# Warm up
Let's start with some warm up exercises to get you familiar with the database and do some SQL querying.
Make sure to have downloaded the NBA dataset form Kaggle as described in the README.

Firstly, the purpose of the __name__ == "__main__" construct is to determine whether a Python script is being run as the main program or if it is being imported as a module in another script. When a Python file is executed, the special built-in variable __name__ is set to "__main__". However, if the file is imported as a module, __name__ is set to the module's name. This enables us to run things from the command line.

In [None]:
import sqlite3 as sql
import pandas as pd
from pathlib import Path

## TODO: Use pathlib to get the path to the data directory.
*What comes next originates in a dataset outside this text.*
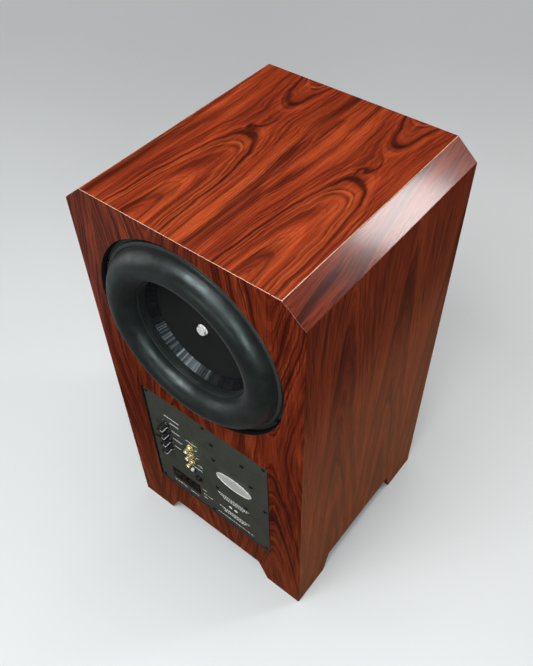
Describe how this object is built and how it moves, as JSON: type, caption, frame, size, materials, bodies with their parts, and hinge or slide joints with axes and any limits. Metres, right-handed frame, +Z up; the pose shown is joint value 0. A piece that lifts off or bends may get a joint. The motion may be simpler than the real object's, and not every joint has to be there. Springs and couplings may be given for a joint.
{
  "type": "subwoofer cabinet",
  "caption": "Floor-standing veneered subwoofer cabinet with bevelled top edges and cut-out feet, a passive radiator above an amplifier plate, and an active driver on the opposite face.",
  "frame": {"origin": "on the floor under the middle of the cabinet", "axes": "+Z up, -Y out of the service face with the radiator and the amplifier plate, +X to the right of somebody facing the service face"},
  "size_m": [0.381, 0.414, 0.76],
  "materials": {
    "veneer": "satin gloss rosewood veneer",
    "board": "raw fibreboard",
    "wadding": "loose fibre",
    "rubber": "satin",
    "cast_frame": "satin black powder coat",
    "gloss_black": "gloss",
    "black_paper": "matte pressed fibre",
    "spider_cloth": "treated cloth",
    "steel": "satin",
    "bright_steel": "polished",
    "black_steel": "black oxide",
    "ferrite": "matte sintered",
    "copper": "enamelled wire",
    "plate_grey": "fine matte texture",
    "black_plastic": "satin",
    "white_plastic": "satin",
    "gold": "gold plated",
    "silver_badge": "satin",
    "aluminium": "extruded",
    "circuit_green": "solder mask"
  },
  "bodies": {
    "cabinet": {"top_panel": "veneer", "left_bevel_panel": "veneer", "right_bevel_panel": "veneer", "left_side_panel": "veneer", "right_side_panel": "veneer", "rear_baffle": "veneer", "front_baffle": "veneer", "bottom_panel": "board", "window_brace": "board", "amp_chamber": "board", "damping_blanket": "wadding", "radiator_frame": "cast_frame", "radiator_surround": "rubber", "radiator_screw_1": "black_steel", "radiator_screw_2": "black_steel", "radiator_screw_3": "black_steel", "radiator_screw_4": "black_steel", "radiator_screw_5": "black_steel", "radiator_screw_6": "black_steel", "radiator_screw_7": "black_steel", "radiator_screw_8": "black_steel", "woofer_basket": "cast_frame", "woofer_surround": "rubber", "woofer_spider": "spider_cloth", "woofer_top_plate": "steel", "woofer_magnet": "ferrite", "woofer_back_plate": "steel", "amp_plate": "plate_grey", "plate_screw_1": "black_steel", "plate_screw_2": "black_steel", "plate_screw_3": "black_steel", "plate_screw_4": "black_steel", "plate_screw_5": "black_steel", "plate_screw_6": "black_steel", "plate_screw_7": "black_steel", "plate_screw_8": "black_steel", "left_input_jack": "gold", "right_input_jack": "gold", "lfe_input_jack": "gold", "trigger_jack": "black_plastic", "mains_module": "black_plastic", "badge_plate": "silver_badge", "heat_sink": "aluminium", "circuit_board": "circuit_green", "transformer": "copper", "speaker_cable": "rubber"},
    "radiator_cone": {"radiator_ring": "gloss_black", "radiator_diaphragm": "black_paper", "radiator_mass": "steel", "radiator_bolt": "bright_steel"},
    "woofer_cone": {"woofer_cone": "black_paper", "woofer_dust_cap": "black_paper", "woofer_voice_coil": "copper"},
    "level_knob": {"level_knob": "black_plastic"},
    "lowpass_knob": {"lowpass_knob": "black_plastic"},
    "phase_knob": {"phase_knob": "black_plastic"},
    "contour_knob": {"contour_knob": "black_plastic"},
    "mode_switch": {"mode_switch": "white_plastic"},
    "fuse_drawer": {"fuse_drawer": "black_plastic"},
    "power_rocker": {"power_rocker": "black_plastic"}
  },
  "joints": [
    {"name": "radiator_travel", "type": "slide", "parent": "cabinet", "child": "radiator_cone", "axis": [0, -1, 0], "range_m": [-0.018, 0.018], "stiffness_N_per_m": 1500, "deforming": ["radiator_surround"]},
    {"name": "woofer_travel", "type": "slide", "parent": "cabinet", "child": "woofer_cone", "axis": [0, 1, 0], "range_m": [-0.012, 0.012], "stiffness_N_per_m": 2500, "deforming": ["woofer_surround", "woofer_spider"]},
    {"name": "level_turn", "type": "hinge", "parent": "cabinet", "child": "level_knob", "pos_m": [-0.087, -0.1865, 0.315], "axis": [0, 1, 0], "range_deg": [-240, 60]},
    {"name": "lowpass_turn", "type": "hinge", "parent": "cabinet", "child": "lowpass_knob", "pos_m": [-0.087, -0.1865, 0.293], "axis": [0, 1, 0], "range_deg": [-240, 60]},
    {"name": "phase_turn", "type": "hinge", "parent": "cabinet", "child": "phase_knob", "pos_m": [-0.087, -0.1865, 0.271], "axis": [0, 1, 0], "range_deg": [-240, 60]},
    {"name": "contour_turn", "type": "hinge", "parent": "cabinet", "child": "contour_knob", "pos_m": [-0.087, -0.1865, 0.249], "axis": [0, 1, 0], "range_deg": [-240, 60]},
    {"name": "mode_slide", "type": "slide", "parent": "cabinet", "child": "mode_switch", "axis": [0, 0, -1], "range_m": [0, 0.004]},
    {"name": "fuse_slide", "type": "slide", "parent": "cabinet", "child": "fuse_drawer", "axis": [0, -1, 0], "range_m": [0, 0.012]},
    {"name": "power_rock", "type": "hinge", "parent": "cabinet", "child": "power_rocker", "pos_m": [-0.0815, -0.182, 0.157], "axis": [1, 0, 0], "range_deg": [-18, 0]}
  ]
}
Path(__file__) won't work in a Jupyter notebook.
DATA_PATH = Path.cwd() / 'data'

## Create a SQLite connection and run some SQL queries

In [None]:
con = sql.connect("/home/cab252/ps_2_ex3_database/data/nba.sqlite")  # connect to the database
query = 'SELECT * FROM game LIMIT 10'  # write a query that selects the first 10 rows from the game table
top_10_game = pd.read_sql(query, con)  # read the query into a pandas dataframe
top_10_game.head()  # print the dataframe

In [None]:
# let's look at the schema of the database
# TODO: sqlite_master is the name of the table you want to inspeact: Replace TABLE_NAME with the name of the table you want to inspect

query = """
    SELECT *
    FROM sqlite_master
"""

pd.read_sql(query, con).sort_values('name')


In [None]:
# let's see all the tables we have in the database
# TODO: Filter for tables only
query = """
    SELECT name
    FROM sqlite_master
    WHERE type = 'table'
    ORDER BY name;
"""
pd.read_sql(query, con)

In [None]:
# let's have a look at the columns in the game table
query = """
    PRAGMA table_info(draft_combine_stats)
"""
pd.read_sql(query, con)

In [None]:
# let's find the earliest recorded game
query = """
    SELECT game_date
    FROM game
    ORDER BY game_date
    LIMIT 1
"""

print(pd.read_sql(query, con))

# let's find the latest recorded game
query = """
    SELECT game_date
    FROM game
    ORDER BY game_date DESC
    LIMIT 1
"""
print(pd.read_sql(query, con))

In [None]:
query = """
    SELECT 
        ROUND(100.0 * SUM(CASE WHEN wl_home = 'W' THEN 1 ELSE 0 END) / COUNT(*), 2) AS home_win_pct,
        ROUND(100.0 * SUM(CASE WHEN wl_away = 'W' THEN 1 ELSE 0 END) / COUNT(*), 2) AS away_win_pct
    FROM game;
"""
win_rates = pd.read_sql(query, con)
print(win_rates)


In [None]:
query = """
    SELECT
        ROUND(AVG(pts_home), 2) AS avg_home_points,
        ROUND(AVG(pts_away), 2) AS avg_away_points
    FROM game;
"""
avg_points = pd.read_sql(query, con)
print(avg_points)


In [None]:
query = """
    SELECT
        team_name_home AS team_name,
        ROUND(AVG(pts_home), 2) AS avg_home_points,
        ROUND(AVG(pts_away), 2) AS avg_away_points,
        ROUND(AVG(pts_home) - AVG(pts_away), 2) AS home_advantage
    FROM game
    GROUP BY team_name_home
    ORDER BY home_advantage DESC;
"""
team_comparison = pd.read_sql(query, con)
print(team_comparison.head(10))


In [None]:
import matplotlib.pyplot as plt

# Plot home vs away win rates
plt.bar(['Home', 'Away'], [win_rates['home_win_pct'][0], win_rates['away_win_pct'][0]], color=['#1f77b4', '#ff7f0e'])
plt.title('Home vs Away Win Percentage')
plt.ylabel('Win %')
plt.ylim(0, 100)
plt.grid(axis='y', linestyle='--', alpha=0.7)
plt.show()

# Plot team-level advantage
team_comparison.head(10).plot(
    x='team_name',
    y='home_advantage',
    kind='bar',
    figsize=(8,5),
    color='#2ca02c',
    legend=False
)
plt.title('Top 10 Teams with Strongest Home-Court Advantage')
plt.ylabel('Average Points Difference (Home - Away)')
plt.xticks(rotation=45, ha='right')
plt.grid(axis='y', linestyle='--', alpha=0.7)
plt.show()


It is clear that there is a home advantage, which is particularly strong for certain teams.